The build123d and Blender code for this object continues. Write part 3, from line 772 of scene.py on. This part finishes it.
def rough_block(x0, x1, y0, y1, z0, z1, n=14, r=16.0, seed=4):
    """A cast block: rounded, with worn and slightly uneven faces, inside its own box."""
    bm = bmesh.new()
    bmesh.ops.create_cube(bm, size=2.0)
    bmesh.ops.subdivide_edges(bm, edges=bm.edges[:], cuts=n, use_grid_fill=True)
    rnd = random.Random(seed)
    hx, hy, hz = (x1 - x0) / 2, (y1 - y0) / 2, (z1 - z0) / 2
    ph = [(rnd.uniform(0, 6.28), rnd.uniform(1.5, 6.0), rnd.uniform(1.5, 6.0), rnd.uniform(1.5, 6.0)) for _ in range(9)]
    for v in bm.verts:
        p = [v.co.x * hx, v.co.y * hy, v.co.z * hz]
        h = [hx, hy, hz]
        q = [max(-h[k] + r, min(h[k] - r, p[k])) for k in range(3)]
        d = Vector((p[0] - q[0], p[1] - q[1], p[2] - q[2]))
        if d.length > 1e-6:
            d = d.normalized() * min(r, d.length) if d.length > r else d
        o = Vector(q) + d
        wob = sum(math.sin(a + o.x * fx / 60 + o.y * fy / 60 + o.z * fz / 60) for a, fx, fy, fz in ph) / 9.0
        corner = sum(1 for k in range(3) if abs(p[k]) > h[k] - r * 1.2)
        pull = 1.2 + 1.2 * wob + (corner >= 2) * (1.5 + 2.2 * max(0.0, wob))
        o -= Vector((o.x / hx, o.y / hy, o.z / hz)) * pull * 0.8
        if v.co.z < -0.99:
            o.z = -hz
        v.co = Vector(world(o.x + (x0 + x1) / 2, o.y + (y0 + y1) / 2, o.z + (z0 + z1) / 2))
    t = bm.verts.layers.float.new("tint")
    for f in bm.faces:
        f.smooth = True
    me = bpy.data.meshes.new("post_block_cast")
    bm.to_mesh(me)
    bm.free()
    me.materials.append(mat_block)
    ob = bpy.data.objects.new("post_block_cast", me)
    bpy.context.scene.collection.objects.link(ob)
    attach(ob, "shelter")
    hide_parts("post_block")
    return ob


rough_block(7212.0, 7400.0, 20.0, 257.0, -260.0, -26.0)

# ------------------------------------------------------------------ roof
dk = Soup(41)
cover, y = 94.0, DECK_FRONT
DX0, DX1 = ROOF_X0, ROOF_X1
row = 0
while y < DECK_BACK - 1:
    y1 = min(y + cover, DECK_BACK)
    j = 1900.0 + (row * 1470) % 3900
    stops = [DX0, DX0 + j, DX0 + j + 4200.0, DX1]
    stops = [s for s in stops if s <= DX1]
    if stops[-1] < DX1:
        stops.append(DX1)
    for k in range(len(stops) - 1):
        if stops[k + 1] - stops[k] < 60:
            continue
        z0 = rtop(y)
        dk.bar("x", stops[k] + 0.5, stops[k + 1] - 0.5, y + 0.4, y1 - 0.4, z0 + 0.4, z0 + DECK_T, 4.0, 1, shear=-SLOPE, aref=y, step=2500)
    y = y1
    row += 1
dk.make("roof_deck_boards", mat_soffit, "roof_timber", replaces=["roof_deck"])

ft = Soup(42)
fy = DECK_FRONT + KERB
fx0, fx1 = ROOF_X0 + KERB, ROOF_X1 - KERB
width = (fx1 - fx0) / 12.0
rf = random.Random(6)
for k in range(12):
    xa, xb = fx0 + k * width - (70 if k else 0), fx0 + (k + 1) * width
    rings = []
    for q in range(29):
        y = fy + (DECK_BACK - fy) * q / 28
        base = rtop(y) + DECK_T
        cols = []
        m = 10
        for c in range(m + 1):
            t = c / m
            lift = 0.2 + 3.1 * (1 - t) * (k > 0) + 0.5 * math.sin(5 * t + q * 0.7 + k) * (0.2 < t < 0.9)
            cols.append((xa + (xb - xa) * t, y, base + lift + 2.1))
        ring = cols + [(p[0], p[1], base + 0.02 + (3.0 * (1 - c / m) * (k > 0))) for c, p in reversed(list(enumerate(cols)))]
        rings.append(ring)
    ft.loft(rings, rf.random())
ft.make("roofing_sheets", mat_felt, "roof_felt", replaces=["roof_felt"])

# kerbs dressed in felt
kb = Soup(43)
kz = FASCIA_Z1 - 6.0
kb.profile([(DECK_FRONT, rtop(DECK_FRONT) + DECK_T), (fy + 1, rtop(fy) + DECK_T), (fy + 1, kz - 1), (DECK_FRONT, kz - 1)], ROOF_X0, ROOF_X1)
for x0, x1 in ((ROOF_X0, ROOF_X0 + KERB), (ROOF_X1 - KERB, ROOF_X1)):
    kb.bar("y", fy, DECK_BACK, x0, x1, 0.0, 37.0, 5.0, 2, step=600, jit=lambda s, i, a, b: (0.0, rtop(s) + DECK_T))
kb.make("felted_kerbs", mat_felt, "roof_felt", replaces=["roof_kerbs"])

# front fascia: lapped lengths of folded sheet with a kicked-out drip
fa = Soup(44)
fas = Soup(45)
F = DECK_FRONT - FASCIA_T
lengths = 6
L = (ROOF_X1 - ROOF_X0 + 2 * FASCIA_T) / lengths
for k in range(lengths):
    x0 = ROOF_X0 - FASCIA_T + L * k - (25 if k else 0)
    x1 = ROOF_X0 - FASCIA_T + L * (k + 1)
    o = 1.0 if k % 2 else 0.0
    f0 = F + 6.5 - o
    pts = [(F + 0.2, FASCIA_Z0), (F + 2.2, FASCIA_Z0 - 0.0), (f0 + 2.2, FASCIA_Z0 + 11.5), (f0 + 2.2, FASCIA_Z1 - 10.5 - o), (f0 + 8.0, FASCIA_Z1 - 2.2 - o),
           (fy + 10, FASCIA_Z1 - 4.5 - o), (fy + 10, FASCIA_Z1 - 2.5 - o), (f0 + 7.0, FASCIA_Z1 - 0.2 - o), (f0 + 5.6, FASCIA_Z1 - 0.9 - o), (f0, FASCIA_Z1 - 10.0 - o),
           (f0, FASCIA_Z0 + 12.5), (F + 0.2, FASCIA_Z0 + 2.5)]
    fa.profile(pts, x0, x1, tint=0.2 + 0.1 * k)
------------
→ **Problem requirements**: Extract the data exactly as given.

→ **Task answer**:
The build123d and Blender code for this object continues. Write part 3, from line 772 of scene.py on. This part finishes it.
def rough_block(x0, x1, y0, y1, z0, z1, n=14, r=16.0, seed=4):
    """A cast block: rounded, with worn and slightly uneven faces, inside its own box."""
    bm = bmesh.new()
    bmesh.ops.create_cube(bm, size=2.0)
    bmesh.ops.subdivide_edges(bm, edges=bm.edges[:], cuts=n, use_grid_fill=True)
    rnd = random.Random(seed)
    hx, hy, hz = (x1 - x0) / 2, (y1 - y0) / 2, (z1 - z0) / 2
    ph = [(rnd.uniform(0, 6.28), rnd.uniform(1.5, 6.0), rnd.uniform(1.5, 6.0), rnd.uniform(1.5, 6.0)) for _ in range(9)]
    for v in bm.verts:
        p = [v.co.x * hx, v.co.y * hy, v.co.z * hz]
        h = [hx, hy, hz]
        q = [max(-h[k] + r, min(h[k] - r, p[k])) for k in range(3)]
        d = Vector((p[0] - q[0], p[1] - q[1], p[2] - q[2]))
        if d.length > 1e-6:
            d = d.normalized() * min(r, d.length) if d.length > r else d
        o = Vector(q) + d
        wob = sum(math.sin(a + o.x * fx / 60 + o.y * fy / 60 + o.z * fz / 60) for a, fx, fy, fz in ph) / 9.0
        corner = sum(1 for k in range(3) if abs(p[k]) > h[k] - r * 1.2)
        pull = 1.2 + 1.2 * wob + (corner >= 2) * (1.5 + 2.2 * max(0.0, wob))
        o -= Vector((o.x / hx, o.y / hy, o.z / hz)) * pull * 0.8
        if v.co.z < -0.99:
            o.z = -hz
        v.co = Vector(world(o.x + (x0 + x1) / 2, o.y + (y0 + y1) / 2, o.z + (z0 + z1) / 2))
    t = bm.verts.layers.float.new("tint")
    for f in bm.faces:
        f.smooth = True
    me = bpy.data.meshes.new("post_block_cast")
    bm.to_mesh(me)
    bm.free()
    me.materials.append(mat_block)
    ob = bpy.data.objects.new("post_block_cast", me)
    bpy.context.scene.collection.objects.link(ob)
    attach(ob, "shelter")
    hide_parts("post_block")
    return ob


rough_block(7212.0, 7400.0, 20.0, 257.0, -260.0, -26.0)

# ------------------------------------------------------------------ roof
dk = Soup(41)
cover, y = 94.0, DECK_FRONT
DX0, DX1 = ROOF_X0, ROOF_X1
row = 0
while y < DECK_BACK - 1:
    y1 = min(y + cover, DECK_BACK)
    j = 1900.0 + (row * 1470) % 3900
    stops = [DX0, DX0 + j, DX0 + j + 4200.0, DX1]
    stops = [s for s in stops if s <= DX1]
    if stops[-1] < DX1:
        stops.append(DX1)
    for k in range(len(stops) - 1):
        if stops[k + 1] - stops[k] < 60:
            continue
        z0 = rtop(y)
        dk.bar("x", stops[k] + 0.5, stops[k + 1] - 0.5, y + 0.4, y1 - 0.4, z0 + 0.4, z0 + DECK_T, 4.0, 1, shear=-SLOPE, aref=y, step=2500)
    y = y1
    row += 1
dk.make("roof_deck_boards", mat_soffit, "roof_timber", replaces=["roof_deck"])

ft = Soup(42)
fy = DECK_FRONT + KERB
fx0, fx1 = ROOF_X0 + KERB, ROOF_X1 - KERB
width = (fx1 - fx0) / 12.0
rf = random.Random(6)
for k in range(12):
    xa, xb = fx0 + k * width - (70 if k else 0), fx0 + (k + 1) * width
    rings = []
    for q in range(29):
        y = fy + (DECK_BACK - fy) * q / 28
        base = rtop(y) + DECK_T
        cols = []
        m = 10
        for c in range(m + 1):
            t = c / m
            lift = 0.2 + 3.1 * (1 - t) * (k > 0) + 0.5 * math.sin(5 * t + q * 0.7 + k) * (0.2 < t < 0.9)
            cols.append((xa + (xb - xa) * t, y, base + lift + 2.1))
        ring = cols + [(p[0], p[1], base + 0.02 + (3.0 * (1 - c / m) * (k > 0))) for c, p in reversed(list(enumerate(cols)))]
        rings.append(ring)
    ft.loft(rings, rf.random())
ft.make("roofing_sheets", mat_felt, "roof_felt", replaces=["roof_felt"])

# kerbs dressed in felt
kb = Soup(43)
kz = FASCIA_Z1 - 6.0
kb.profile([(DECK_FRONT, rtop(DECK_FRONT) + DECK_T), (fy + 1, rtop(fy) + DECK_T), (fy + 1, kz - 1), (DECK_FRONT, kz - 1)], ROOF_X0, ROOF_X1)
for x0, x1 in ((ROOF_X0, ROOF_X0 + KERB), (ROOF_X1 - KERB, ROOF_X1)):
    kb.bar("y", fy, DECK_BACK, x0, x1, 0.0, 37.0, 5.0, 2, step=600, jit=lambda s, i, a, b: (0.0, rtop(s) + DECK_T))
kb.make("felted_kerbs", mat_felt, "roof_felt", replaces=["roof_kerbs"])

# front fascia: lapped lengths of folded sheet with a kicked-out drip
fa = Soup(44)
fas = Soup(45)
F = DECK_FRONT - FASCIA_T
lengths = 6
L = (ROOF_X1 - ROOF_X0 + 2 * FASCIA_T) / lengths
for k in range(lengths):
    x0 = ROOF_X0 - FASCIA_T + L * k - (25 if k else 0)
    x1 = ROOF_X0 - FASCIA_T + L * (k + 1)
    o = 1.0 if k % 2 else 0.0
    f0 = F + 6.5 - o
    pts = [(F + 0.2, FASCIA_Z0), (F + 2.2, FASCIA_Z0 - 0.0), (f0 + 2.2, FASCIA_Z0 + 11.5), (f0 + 2.2, FASCIA_Z1 - 10.5 - o), (f0 + 8.0, FASCIA_Z1 - 2.2 - o),
           (fy + 10, FASCIA_Z1 - 4.5 - o), (fy + 10, FASCIA_Z1 - 2.5 - o), (f0 + 7.0, FASCIA_Z1 - 0.2 - o), (f0 + 5.6, FASCIA_Z1 - 0.9 - o), (f0, FASCIA_Z1 - 10.0 - o),
           (f0, FASCIA_Z0 + 12.5), (F + 0.2, FASCIA_Z0 + 2.5)]
    fa.profile(pts, x0, x1, tint=0.2 + 0.1 * k)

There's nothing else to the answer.